The decision to continue with the show, an ensembler set in the tech boom of the 1980s in Texas, required considerable deliberation and analysis by AMC execs, as “Halt’s” already small audience dropped from its first season in 2014. The renewal stands as evidence that even ad-supported networks are looking well beyond Nielsen numbers in evaluating the potential of original series.
“Halt” was saved by the fact that it had a steady core viewership that was largely upscale, and it enjoyed strong momentum with critics in season two after making shifts in its storytelling focus. All of that adds up to a show with potential to be a cult-fave draw for on-demand services, whether AMC’s own or outside streaming players. Netflix already has rights to the first two seasons.
It also didn’t hurt that AMC owns the series outright through its AMC Studios banner. AMC made a similar call on a modest performer earlier this year with a third-season pickup for Revolutionary War drama “Turn.”
Season two of “Halt,” which wrapped Aug. 2, averaged about 865,000 viewers per episode in Nielsen’s live-plus-3 ratings, and just under 1 million in live-plus-7 ratings. AMC has ordered 10 episodes for season three. The third season will debut shortly after its AMC bow on the AMC Global channels reaching 140 countries in Europe, Asia and Latin America.

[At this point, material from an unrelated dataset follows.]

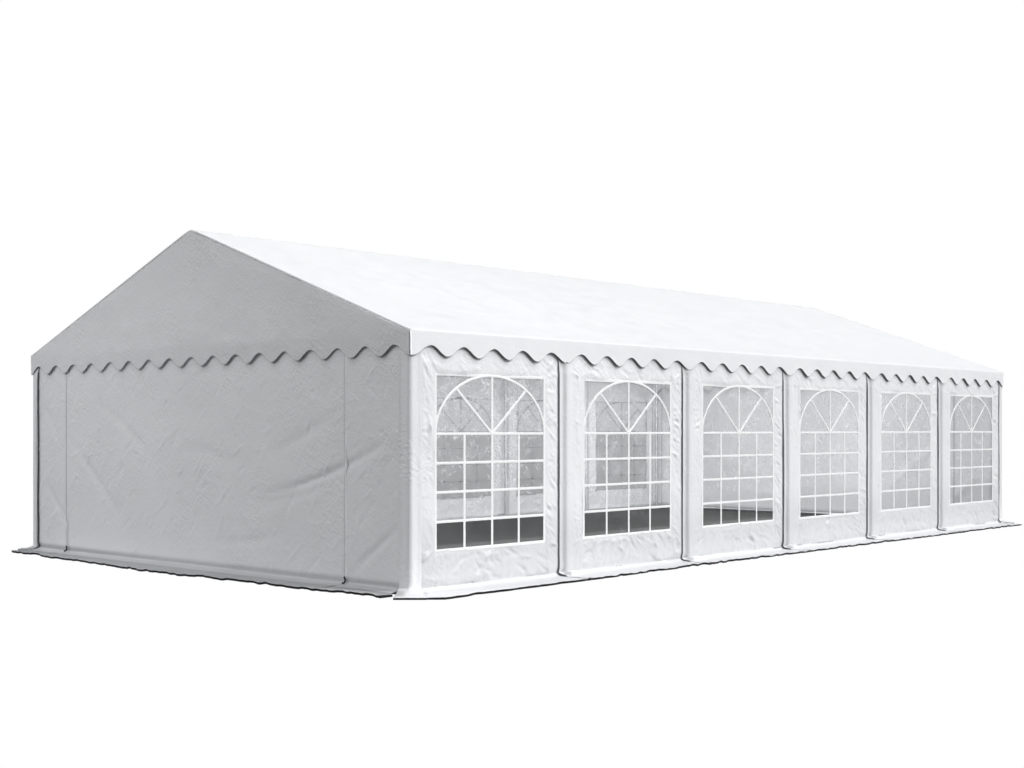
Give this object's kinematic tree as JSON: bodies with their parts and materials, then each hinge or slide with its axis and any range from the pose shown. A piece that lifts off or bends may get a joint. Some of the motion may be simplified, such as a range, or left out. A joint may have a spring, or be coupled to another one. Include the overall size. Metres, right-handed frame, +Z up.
{
  "type": "marquee tent",
  "caption": "Gabled rectangular marquee tent: white PVC cover with scalloped valances, barred windows along both long walls and ground flaps, over a frame of steel tubes.",
  "frame": {"origin": "centre of the ground plan, at ground level", "axes": "+X along the ridge, +Z up; the long wall at -Y is the front, and the gable at -X is the near one"},
  "size_m": [12.7406, 6.7406, 3.31],
  "materials": {
    "cover": "white PVC-coated polyester, smooth, slightly glossy",
    "film": "clear flexible PVC film, slightly creased",
    "steel": "galvanised tube"
  },
  "bodies": {
    "root": {"arch_1": "steel", "arch_2": "steel", "arch_3": "steel", "arch_4": "steel", "arch_5": "steel", "arch_6": "steel", "arch_7": "steel", "ridge_purlin": "steel", "eave_purlin_front": "steel", "eave_purlin_back": "steel", "mid_purlin_front": "steel", "mid_purlin_back": "steel", "ground_bar_front": "steel", "ground_bar_back": "steel", "ground_bar_near": "steel", "ground_bar_far": "steel", "roof_cover": "cover", "valance_front": "cover", "valance_back": "cover", "gable_top_near": "cover", "gable_top_far": "cover", "gable_side_left_near": "cover", "gable_door_near": "cover", "gable_side_right_near": "cover", "gable_side_left_far": "cover", "gable_door_far": "cover", "gable_side_right_far": "cover", "corner_cover_near_front": "cover", "corner_cover_near_back": "cover", "corner_cover_far_front": "cover", "corner_cover_far_back": "cover", "window_panel_front_1": "cover", "window_panel_front_2": "cover", "window_panel_front_3": "cover", "window_panel_front_4": "cover", "window_panel_front_5": "cover", "window_panel_front_6": "cover", "window_panel_back_1": "cover", "window_panel_back_2": "cover", "window_panel_back_3": "cover", "window_panel_back_4": "cover", "window_panel_back_5": "cover", "window_panel_back_6": "cover", "window_film_front": "film", "window_film_back": "film"}
  },
  "joints": []
}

“We spent a lot of time going through our paces on a business level and we finally felt we had the right amount of creative momentum to keep going,” said Joel Stillerman, president of original programming and development for AMC and SundanceTV. “We all the know the relationship between ratings and revenue. We’ve built these shows to be scalable without massive ratings. We are confident that we are on a path to long-term success.”
AMC declined to elaborate on financial terms. Knowledgeable sources said the show’s budget is on the lower-end of cable TV dramas but is still upwards of $2 million an episode, which will not change in season three. “Halt’s” core stars are Lee Pace, Kerry Bishe, Scoot McNairy and Mackenzie Davis.
One aspect of production that will change is the showrunner duties. Jonathan Lisco is handing the reins to series creators Christopher Cantwell and Christopher C. Rogers. The pair were newcomers to TV at the time “Halt” began but they’ve had a two-season apprenticeship alongside Lisco for the past two seasons. Lisco is moving on to spearhead drama “Animal Kingdom” for TNT. Cantwell and Rogers are exec producers with Mark Johnson (“Breaking Bad,” “Better Call Saul”) and Melissa Bernstein of Johnson’s Gran Via Productions.
“While we know we would not be here were it not for the leadership and mentorship of former showrunner Jonathan Lisco, we’re incredibly excited to continue working with our wonderful producing partners at Gran Via, as well as our extremely talented cast and crew,” Cantwell and Rogers said. “Much in the way that ‘Halt’ is about underdogs overcoming convention and breaking new ground, the story of season three will endeavor to further stretch the medium and challenge the form.”
Stillerman called the “Halt” handoff a “great example of how to nurture new talent.” For sure, marriages of creators and showrunners don’t always go so smoothly but the trio developed a good working relationship from the start, by all accounts.
Another change for “Halt” will be the scenery as the setting moves to Northern California’s Silicon Valley in season three. That shift is a natural move for key “Halt” characters. The series started in season one with an emphasis on the PC-building wars between a host of startup hardware companies. Last season’s storyline saw the characters move into the software arena and the first stirrings of what would become the Internet.
“It’s a way to continue to reinvent a show that is already great on a character level in a way that makes it even more relatable” to viewers with an interesting in the evolution of the high-tech world, Stillerman said.
Although the action is shifting to San Jose and environs, production of “Halt” will remain in Atlanta.